Calabria
Pestano uomo al lavoro, il titolare dell’appalto aveva già pagato la ‘protezione’
L’aggressione era avvenuta davanti ai cancelli dell’abitazione del presunto boss
REGGIO CALABRIA – La Corte di Appello di Reggio Calabria in accoglimento dell’istanza presentata degli avvocati Antonino Napoli e Maria Carmela Macrì, ha concesso gli arresti domiciliari a Raffaele Petullà recentemente assolto dalla Corte dal reato di associazione a delinquere di stampo mafioso per aver fatto parte, con competenza specifica e quasi esclusiva nel settore delle estorsioni, della locale operante nei comuni di Cinquefrondi, Anoia e nelle località limitrofe, inserita nel mandamento tirrenico della Provincia di Reggio Calabria. Il giovane cinquefrondese era stato tratto in arresto nell’ambito dell’operazione “Saggio Compagno” in quanto accusato, oltre che di associazione a delinquere di stampo mafioso, anche di estorsione aggravata dal metodo mafioso ai danni di un imprenditore boschivo.

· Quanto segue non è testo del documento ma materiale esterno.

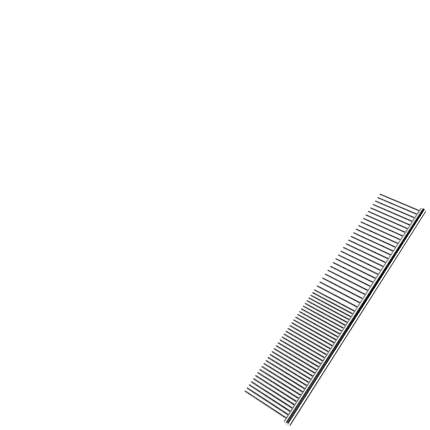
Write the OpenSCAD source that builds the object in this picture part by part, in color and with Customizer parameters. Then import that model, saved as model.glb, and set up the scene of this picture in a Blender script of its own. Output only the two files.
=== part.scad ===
// Pet grooming comb: a round steel bar with two runs of straight steel teeth pressed into it.
// The coarse run opens a mat, and the fine run finishes it. The comb lies on a table, on the
// underside of its bar and on the tips of its teeth.
// Millimetres. +X runs along the bar to its coarse end, +Y from the bar to the tips, +Z up.
// The origin is on the table, under the middle of the comb's outline.

/* [Bar] */
// Diameter of the bar
bar_dia = 5; // [4.5:0.25:8]
// Distance from the coarse end of the bar to the middle of the first coarse tooth
coarse_margin = 1.9; // [1.5:0.1:6]
// Distance from the fine end of the bar to the middle of the first fine tooth
fine_margin = 2.9; // [1.5:0.1:6]
// Chamfer around each end of the bar
end_chamfer = 0.15; // [0.1:0.05:0.6]

/* [Teeth] */
// Diameter of the tooth wire
tooth_dia = 1.1; // [0.8:0.1:1.4]
// Length of a tooth from the bar's surface to its tip
tooth_reach = 32.2; // [20:0.2:45]
// Number of teeth in the coarse run
coarse_count = 27; // [5:1:40]
// Spacing of the coarse teeth, middle to middle
coarse_pitch = 3.75; // [2.5:0.25:5]
// Number of teeth in the fine run, in groups of five
fine_count = 35; // [5:5:70]
// Spacing of the fine teeth, middle to middle
fine_pitch = 2.5; // [1.75:0.25:3.5]

/* [Sockets] */
// Depth of each tooth's socket, below the bar's surface on the side that the teeth leave
socket_depth = 3.5; // [2:0.1:3.5]
// Angle of the drill point at the bottom of a socket
drill_angle = 118; // [100:2:140]
// Chamfer on the buried end of a tooth
shank_chamfer = 0.15; // [0.05:0.05:0.3]

/* [Hidden] */
$fn = 48;
group_size = 5;
group_count = fine_count / group_size;
bar_r = bar_dia / 2;
tooth_r = tooth_dia / 2;
tip_distance = bar_r + tooth_reach;
coarse_span = (coarse_count - 1) * coarse_pitch;
fine_span = fine_count * fine_pitch;
bar_length = coarse_margin + coarse_span + fine_span + fine_margin;
point_height = tooth_r / tan(drill_angle / 2);
// The slope that brings the round tips down to the surface that the bar lies on
rest_tilt = asin((bar_r - tooth_r) / (tip_distance - tooth_r));
tip_y = (tip_distance - tooth_r) * cos(rest_tilt) + tooth_r;
axis_y = (bar_r - tip_y) / 2;
overcut = 0.5;

function two_digits(n) = n < 10 ? str("0", n) : str(n);
function coarse_name(i) = str("coarse_tooth_", two_digits(i));
function group_name(g) =
    str("fine_teeth_", two_digits((g - 1) * group_size + 1), "_to_", two_digits(g * group_size));

// Places along the bar, counted from 1 and from the end of the comb inwards
function coarse_x(i) = bar_length / 2 - coarse_margin - (i - 1) * coarse_pitch;
function fine_x(i) = -bar_length / 2 + fine_margin + (i - 1) * fine_pitch;
function tooth_places() = concat(
    [for (i = [1:coarse_count]) coarse_x(i)],
    [for (i = [1:fine_count]) fine_x(i)]
);

// Puts the comb's own plane, with the bar on X and the teeth along Y, down on the table
module lay_down()
    translate([0, axis_y, bar_r]) rotate([-rest_tilt, 0, 0]) children();

// Turns a shape built upwards from the bar's axis so that it points along a tooth
module along_tooth(x) translate([x, 0, 0]) rotate([-90, 0, 0]) children();

// A blind hole with a drill point, open on the side of the bar that the teeth leave
module socket() {
    floor_z = bar_r - socket_depth;
    translate([0, 0, floor_z]) cylinder(h = socket_depth + overcut, r = tooth_r);
    translate([0, 0, floor_z - point_height]) cylinder(h = point_height, r1 = 0, r2 = tooth_r);
}

// One length of round wire: a chamfered shank, then a straight shaft up to a domed tip
module tooth() {
    shank_z = bar_r - socket_depth;
    shaft_z = shank_z + shank_chamfer;
    dome_z = tip_distance - tooth_r;
    translate([0, 0, shank_z])
        cylinder(h = shank_chamfer, r1 = tooth_r - shank_chamfer, r2 = tooth_r);
    translate([0, 0, shaft_z]) cylinder(h = dome_z - shaft_z, r = tooth_r);
    translate([0, 0, dome_z]) sphere(r = tooth_r);
}

// Round bar, chamfered at both ends, with one socket for each tooth
module bar() {
    straight = bar_length - 2 * end_chamfer;
    color("silver") lay_down() difference() {
        rotate([0, 90, 0]) union() {
            cylinder(h = straight, r = bar_r, center = true);
            for (side = [0, 1]) mirror([0, 0, side]) translate([0, 0, straight / 2])
                cylinder(h = end_chamfer, r1 = bar_r, r2 = bar_r - end_chamfer);
        }
        for (x = tooth_places()) along_tooth(x) socket();
    }
}

// One tooth of the coarse run
module coarse_tooth(i)
    color("lightslategray") lay_down() along_tooth(coarse_x(i)) tooth();

// Five neighbouring teeth of the fine run, each one a separate pin
module fine_teeth(g)
    color("slategray") lay_down()
        for (i = [(g - 1) * group_size + 1 : g * group_size]) along_tooth(fine_x(i)) tooth();

bar();
for (i = [1:coarse_count])
    coarse_tooth(i);
for (g = [1:group_count])
    fine_teeth(g);
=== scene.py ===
"""The looks of a two-pitch steel grooming comb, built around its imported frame.

A polished round bar holds 27 coarse and 35 fine wire teeth. Each tooth is a piece of its own, pressed
into a drilled and countersunk socket. Lengths are in metres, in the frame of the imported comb: +X runs
along the bar to its coarse end, +Y from the bar to the tips of the teeth, and +Z up from the table.
"""
import math

import bmesh
import bpy
from bpy.props import FloatProperty, FloatVectorProperty, IntProperty, PointerProperty, StringProperty
from mathutils import Matrix, Quaternion, Vector


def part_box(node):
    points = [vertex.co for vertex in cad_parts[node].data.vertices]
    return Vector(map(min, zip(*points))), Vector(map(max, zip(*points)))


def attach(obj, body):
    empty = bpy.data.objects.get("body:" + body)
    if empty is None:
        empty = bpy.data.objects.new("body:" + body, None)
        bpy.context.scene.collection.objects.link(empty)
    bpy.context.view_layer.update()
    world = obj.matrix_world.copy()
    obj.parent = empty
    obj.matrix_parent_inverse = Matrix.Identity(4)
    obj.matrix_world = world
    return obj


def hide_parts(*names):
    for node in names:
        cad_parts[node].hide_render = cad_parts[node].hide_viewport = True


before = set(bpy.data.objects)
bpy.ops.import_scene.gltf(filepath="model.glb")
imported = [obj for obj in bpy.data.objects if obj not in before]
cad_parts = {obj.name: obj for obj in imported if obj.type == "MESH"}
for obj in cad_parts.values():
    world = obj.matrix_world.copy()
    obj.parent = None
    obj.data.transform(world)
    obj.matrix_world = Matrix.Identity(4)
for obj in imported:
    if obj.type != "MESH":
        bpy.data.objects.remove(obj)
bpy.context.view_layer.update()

bl_info = {
    "name": "Two-Pitch Grooming Comb",
    "version": (1, 0, 0),
    "blender": (4, 5, 0),
    "location": "3D View > Sidebar > Comb",
    "description": "Builds a steel grooming comb with a coarse and a fine run of wire teeth",
    "category": "Object",
}

MM = 0.001
# Fine teeth in one CAD node
GROUP_SIZE = 5

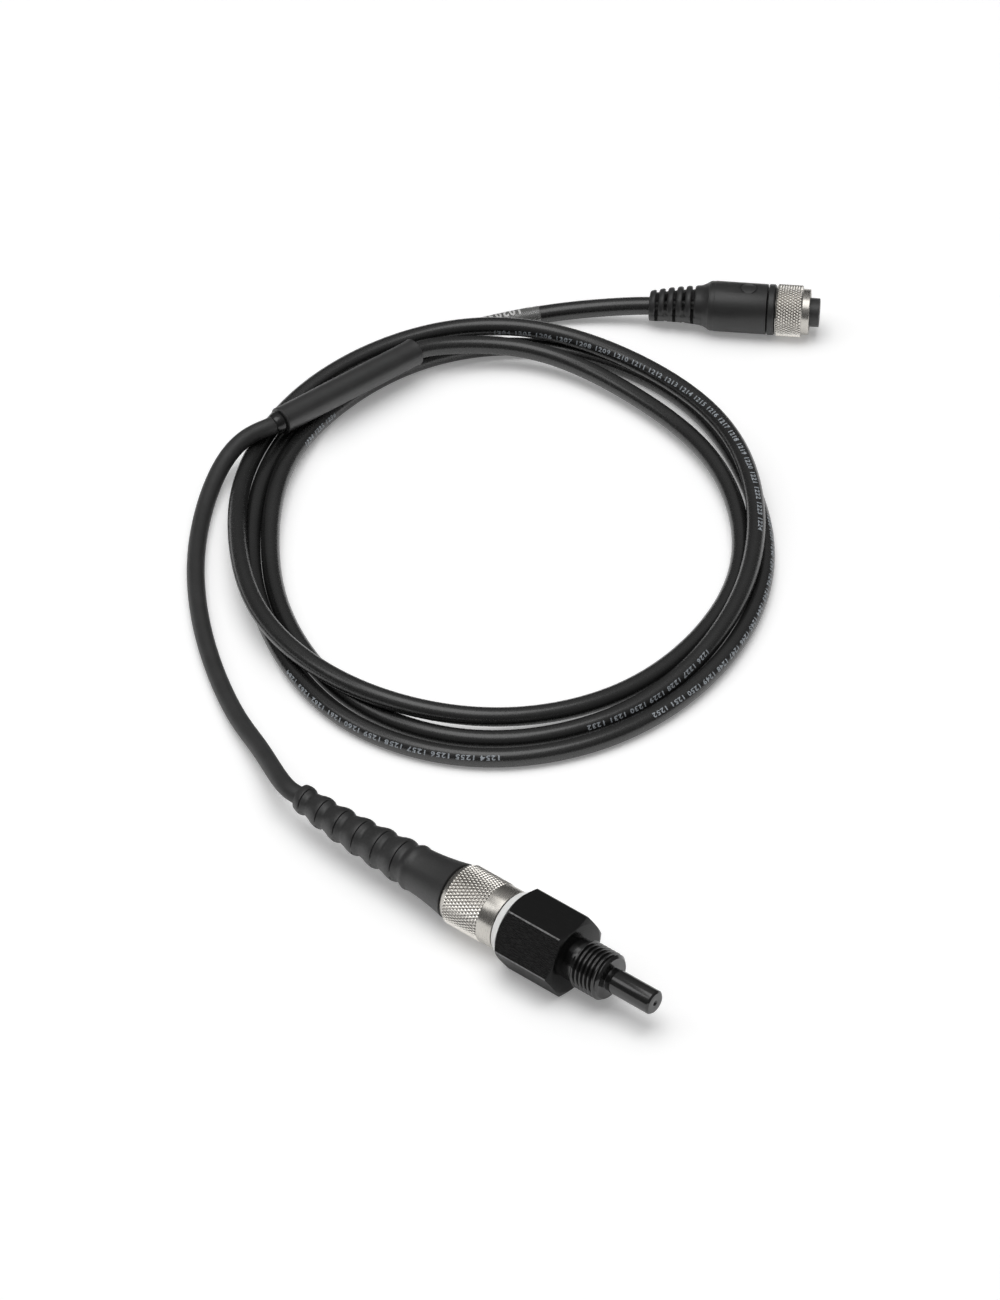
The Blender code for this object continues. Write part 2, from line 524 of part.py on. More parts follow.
def relief_outline():
    """Strain relief with rounded ridges, taper with fine steps, body and front bore."""
    points = [(0, 0), (0, RELIEF_BACK_R - 0.5), (0.5, RELIEF_BACK_R)]
    for i in range(5):
        at = RIDGE_FIRST_AT + i * RIDGE_PITCH
        crest = RELIEF_BACK_R + (RELIEF_FRONT_R - RELIEF_BACK_R) * at / RELIEF_LEN
        points += [(at - 0.75, crest), (at - 0.35, crest - RIDGE_DIP * 0.7),
                   (at, crest - RIDGE_DIP), (at + 0.35, crest - RIDGE_DIP * 0.7),
                   (at + 0.75, crest + 0.15)]
    flare_end = RELIEF_LEN + TAPER_LEN
    body_end = flare_end + PLUG_BODY_LEN
    bore_r, bore_at = NOSE_R + SEAT, body_end - 6
    points += [(RELIEF_LEN - 0.6, RELIEF_FRONT_R), (RELIEF_LEN + 0.6, RELIEF_FRONT_R + 0.35),
               (RELIEF_LEN + 2.6, PLUG_BODY_R - 0.3), (flare_end - 1.0, PLUG_BODY_R - 0.12),
               (flare_end - 0.9, PLUG_BODY_R), (body_end - 0.4, PLUG_BODY_R),
               (body_end, PLUG_BODY_R - 0.4), (body_end, bore_r), (bore_at, bore_r),
               (bore_at, 0)]
    return points


def slot_cutter(name, parent, at, spans):
    """Ring sectors for one ridge gap; spans are (start, end) degrees up from the horizontal."""
    bm = bmesh.new()
    for start, end in spans:
        corners = [(at - SLOT_WIDTH / 2, RELIEF_CORE_R), (at + SLOT_WIDTH / 2, RELIEF_CORE_R),
                   (at + SLOT_WIDTH / 2, RELIEF_FRONT_R + 2),
                   (at - SLOT_WIDTH / 2, RELIEF_FRONT_R + 2)]
        spin_from = math.radians(start)
        verts = [bm.verts.new((x * MM, -r * MM * math.cos(spin_from), r * MM * math.sin(spin_from)))
                 for x, r in corners]
        face = bm.faces.new(verts)
        steps = max(2, round((end - start) / 20))
        bmesh.ops.spin(bm, geom=[face], cent=(0, 0, 0), axis=(1, 0, 0),
                       angle=-math.radians(end - start), steps=steps, use_duplicate=False)
    bmesh.ops.recalc_face_normals(bm, faces=bm.faces)
    mesh = bpy.data.meshes.new(name)
    bm.to_mesh(mesh)
    bm.free()
    return add_object(name, mesh, parent=parent)


def relief_slots(parent):
    """Slots 1, 3 and 5 leave webs above and below; 2 and 4 leave webs at the sides too."""
    long_spans = [(-52, 86), (94, 232)]
    short_spans = [(13, 83), (97, 167), (-82, -38), (218, 262)]
    target = None
    for i in range(5):
        spans = long_spans if i % 2 == 0 else short_spans
        piece = slot_cutter("relief_slots", parent, RIDGE_FIRST_AT + i * RIDGE_PITCH, spans)
        if target is None:
            target = piece
        else:
            join_meshes(target, piece)
    return target


def make_plug(mats):
    """Moulded plug with a knurled coupling ring that turns on its nose."""
    frame = bpy.data.objects.new("plug_frame", None)
    bpy.context.collection.objects.link(frame)
    frame.location = (PLUG_TAIL[0] * MM, PLUG_TAIL[1] * MM, RING_R * MM)
    frame.rotation_euler = (0, 0, math.radians(PLUG_YAW))

    body = turned("plug_body", relief_outline(), mats["plug"], frame, sides=36)
    slots = relief_slots(frame)
    for mesh in (body.data, slots.data):
        bend(mesh, RELIEF_LEN, RELIEF_LEN, 0, RELIEF_SAG)
    cut(body, slots)
    disc = turned_mesh("disc_recess", [(PLUG_BODY_R - DISC_DEPTH, 0),
                                       (PLUG_BODY_R - DISC_DEPTH, DISC_R),
                                       (PLUG_BODY_R + 1, DISC_R), (PLUG_BODY_R + 1, 0)], 20)
    disc.transform(Matrix.Translation((DISC_AT * MM, 0, 0)) @ Matrix.Rotation(-math.pi / 2, 4, 'Y'))
    cut(body, add_object("disc_recess", disc, parent=frame))

    collar_at = RELIEF_LEN + TAPER_LEN + PLUG_BODY_LEN + SEAT
    lip_r = NOSE_R + 2 * SEAT
    turned("plug_collar", [
        (collar_at, NOSE_R + SEAT), (collar_at, PLUG_BODY_R - 0.35),
        (collar_at + 0.4, PLUG_BODY_R + 0.1), (collar_at + COLLAR_LEN - 0.4, PLUG_BODY_R + 0.1),
        (collar_at + COLLAR_LEN, PLUG_BODY_R - 0.3), (collar_at + COLLAR_LEN, NOSE_R + SEAT)],
        mats["plug"], frame)
    knurl_end = RING_BACK_AT + RING_KNURL_LEN
    bore_r = NOSE_FLANGE_R + SEAT
    turned("plug_ring", [
        (RING_BACK_AT, lip_r), (RING_BACK_AT, RING_R - RING_BEVEL),
        (RING_BACK_AT + RING_BEVEL, RING_R), (knurl_end - 0.25, RING_R),
        (knurl_end, RING_R - 0.35), (knurl_end, RING_FRONT_R),
        (RING_FRONT_AT - 0.3, RING_FRONT_R), (RING_FRONT_AT, RING_FRONT_R - 0.3),
        (RING_FRONT_AT, bore_r), (RING_BACK_AT + RING_LIP_LEN, bore_r),
        (RING_BACK_AT + RING_LIP_LEN, lip_r)], mats["nickel"], frame, sides=48)
    flange_at = RING_BACK_AT + RING_LIP_LEN + SEAT
    nose_back, nose_front = collar_at - 5.5, RING_FRONT_AT + NOSE_LEN
    nose = turned("plug_insert", [
        (nose_back, 0), (nose_back, NOSE_R), (flange_at, NOSE_R), (flange_at, NOSE_FLANGE_R),
        (flange_at + NOSE_FLANGE_LEN, NOSE_FLANGE_R), (flange_at + NOSE_FLANGE_LEN, NOSE_R),
        (nose_front - 0.4, NOSE_R), (nose_front, NOSE_R - 0.4), (nose_front, 0)],
        mats["insert"], frame, sides=INNER_SEGMENTS)
    drill_contacts(nose, nose_front - 13.0, nose_front + 1, PIN_R + 2 * SEAT, (0, 0, 0))
    ring_seal("plug_seal", flange_at + NOSE_FLANGE_LEN + SEAT + 0.5, 1.0, NOSE_R + SEAT,
              NOSE_FLANGE_R, mats["seal"], frame)
    socket = turned_mesh("plug_contact", socket_outline(
        nose_front - 0.6, nose_front - 12.6, PIN_R + SEAT, PIN_R + 0.12, 6.0), SMALL_SEGMENTS)
    for n, y, z in pin_places():
        add_object(f"plug_contact_{n}", socket.copy(), mats["gold"], frame,
                   location=(0, y * MM, z * MM))


def make_materials():
    return {
        "body": material("black_anodised", (0.020, 0.020, 0.021), 0.32, 0.55),
        "nickel": material("nickel", (0.62, 0.59, 0.55), 0.24, 1.0),
        "boot": material("boot_rubber", (0.030, 0.030, 0.031), 0.62),
        "lead": material("lead_jacket", (0.045, 0.045, 0.046), 0.60),
        "cable": material("cable_jacket", (0.026, 0.026, 0.028), 0.34),
        "sleeve": material("heat_shrink", (0.045, 0.045, 0.046), 0.45),
        "plug": material("plug_moulding", (0.030, 0.030, 0.032), 0.48),
        "insert": material("insert_plastic", (0.022, 0.022, 0.024), 0.40),
        "seal": material("seal_rubber", (0.025, 0.025, 0.026), 0.70),
        "gold": material("gold_contact", (0.83, 0.62, 0.24), 0.22, 1.0),
        "tinned": material("tinned_wire", (0.72, 0.72, 0.70), 0.30, 1.0),
        "ceramic": material("ceramic", (0.80, 0.78, 0.72), 0.55),
        "element": material("element_coating", (0.20, 0.22, 0.24), 0.40),
    }


def main():
    clear_scene()
    mats = make_materials()
    make_probe_body(mats["body"])
    make_sensor(mats)
    make_receptacle(mats)
    make_connector(mats)
    make_boot(mats["boot"])
    make_cords(mats)
    make_plug(mats)


main()
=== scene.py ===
"""Looks of the water temperature probe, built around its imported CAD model.

The probe lies along +X on one flat of its hexagon, and its cable lies behind it in three turns.
Sizes are millimetres, as in the CAD source; MM turns them into metres.
"""
import math

import bmesh
import bpy
import numpy as np
from mathutils import Matrix, Vector


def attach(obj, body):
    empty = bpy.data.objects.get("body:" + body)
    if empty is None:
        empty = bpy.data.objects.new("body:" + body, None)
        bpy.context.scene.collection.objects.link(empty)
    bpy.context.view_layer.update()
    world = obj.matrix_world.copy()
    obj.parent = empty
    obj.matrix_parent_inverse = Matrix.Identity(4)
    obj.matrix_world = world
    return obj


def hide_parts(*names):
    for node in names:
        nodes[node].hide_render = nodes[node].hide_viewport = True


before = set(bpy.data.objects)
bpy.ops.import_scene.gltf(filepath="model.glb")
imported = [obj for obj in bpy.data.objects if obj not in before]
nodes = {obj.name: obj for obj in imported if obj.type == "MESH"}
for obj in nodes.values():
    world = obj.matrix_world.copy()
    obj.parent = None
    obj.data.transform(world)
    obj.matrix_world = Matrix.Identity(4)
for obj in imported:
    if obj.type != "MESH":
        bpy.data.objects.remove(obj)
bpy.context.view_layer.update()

MM = 0.001
AXIS_Z = 9.525          # height of the probe's axis
SEAT = 0.3              # gap between pieces that touch
FINE = 120              # sides of the large turned pieces
WELD = 2e-7             # corners nearer than this are one, in metres

# Stations along the probe, from the CAD source
TIP_X, ROD_BASE_X, THREAD_END_X, HEX_FRONT_X, HEX_BACK_X = 58.15, 44.55, 35.85, 33.25, 15.25
FLANGE_X, FLANGE_LEN = 14.95, 2.2
NUT_FRONT_X, KNURL_FRONT_X, KNURL_BACK_X, NUT_BACK_X = 12.45, 7.85, -2.85, -4.55
BOOT_FACE_X, BOOT_TAIL_X = -4.85, -58.15
HEX_AF, HEX_CHAMFER_R, HEX_ROUNDING = 19.05, 9.35, 0.42
ROD_R, THREAD_R, THREAD_PITCH, THREAD_DEPTH, NECK_R = 3.175, 6.35, 1.27, 0.76, 5.6
THREAD_ROWS = 20        # rows of its mesh in one pitch
ELEMENT_BORE_R, SOCKET_R, SOCKET_LEN, TIP_WALL = 2.4, 6.5, 7.6, 4.0

# Finishes on the faces of the hexagon, as places in this list of materials
# the rounded corner strips are lighter, as worn bare metal and as a painted highlight on the edges
MILLED, WORN_AND_HIGHLIT, FACED, BRUSHED = range(4)
HEXAGON_MATERIALS = ("hexagon", "worn_and_highlit", "front_face", "hexagon_fine")

# Knurls: radius of the crests, depth, diamonds around, and their length along the axis
NUT_KNURL = (8.2, 0.30, 54, 1.85)
PLUG_KNURL = (7.3, 0.32, 52, 1.45)
KNURL_STEPS = 8         # points across a diamond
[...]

Gli indizi a carico di Raffaele Petullà è stato ricavato esclusivamente dalle conversazioni e dalle immagini captate nelle vicinanze e in casa di Giuseppe Ladini ritenuto dagli inquirenti il presunto boss della cosca. Dalle predette immagini emergeva che, sopraggiunto il trattore dell’imprenditore, condotto da un operaio nei pressi dell’abitazione di Ladini, veniva dopo poco affiancato da un’auto dalla quale si vedevano scendere tre soggetti di giovane età, riconosciuti dagli investigatori in Petullà Angelo, Petullà Raffaele cl. ’92 e Sarleti Francesco, i primi due cugini in quanto figli di due sorelle. Una volta scesi dal veicolo, si notava chiaramente che i due cugini Petullà iniziavano a discutere animatamente con il conducente del trattore, fino a quando si vedeva Petullà Angelo salire sulla cabina ed aggredire fisicamente l’operaio rimasto a bordo.
A quel punto Giuseppe Ladini e Antonio Valerioti (anch’egli arrestato nell’operazione Saggio Compagno) usciti dal cancello si sono avvicinati ai soggetti coinvolti nella discussione, con cui si sono intrattenuti a parlare. Dalle intercettazioni ambientali è emerso il disappunto di Ladini per la scelta dei Petullà di aggredire l’operaio davanti casa sua. Dal tenore del discorso si desumeva che i Petullà avevano contestato all’operaio di aver abbattuto alcuni alberi di faggio ai quali erano interessati, mentre lui rivendicava la legittimità del suo comportamento, sostenendo che l’imprenditore per il quale stava lavorando si era regolarmente aggiudicato l’appalto per il taglio degli alberi precisando di avere richiesto ed ottenuto il consenso del locale di ‘ndrangheta di Cinquefrondi, nonchè di avere puntualmente “pagato” il benestare concessogli dai cinquefrondesi.
Per il reato di estorsione aggravata Angelo Petullà è stato condannato a sei anni e quattro mesi di reclusione, mentre è stato assolto dal reato di associazione a delinquere di stampo mafioso. Gli avvocati Napoli e Macrì, all’esito della lettura della sentenza, hanno chiesto l’attenuazione della massima misura cautelare con quella degli arresti domiciliari sul presupposto che la sentenza della Corte di Appello costituisce un elemento di novità, avendo assolto l’istante dal reato di 416 bis c.p., per il quale è prevista la presunzione assoluta dell’adeguatezza della custodia carceraria, ed essendo stato condannato per il solo reato di estorsione aggravata dall’art. 7 L. 203/91, per il quale la predetta presunzione non sussiste. La Corte di Appello, nonostante il parere negativo della Procura Generale, ha ritenuto di accogliere l’istanza di sostituzione della misura cautelare adeguando la posizione di Raffaele Petullà a quella del cugino coimputato Angelo Petullà, anch’egli difeso dall’avvocato Napoli, già da tempo ai domiciliari.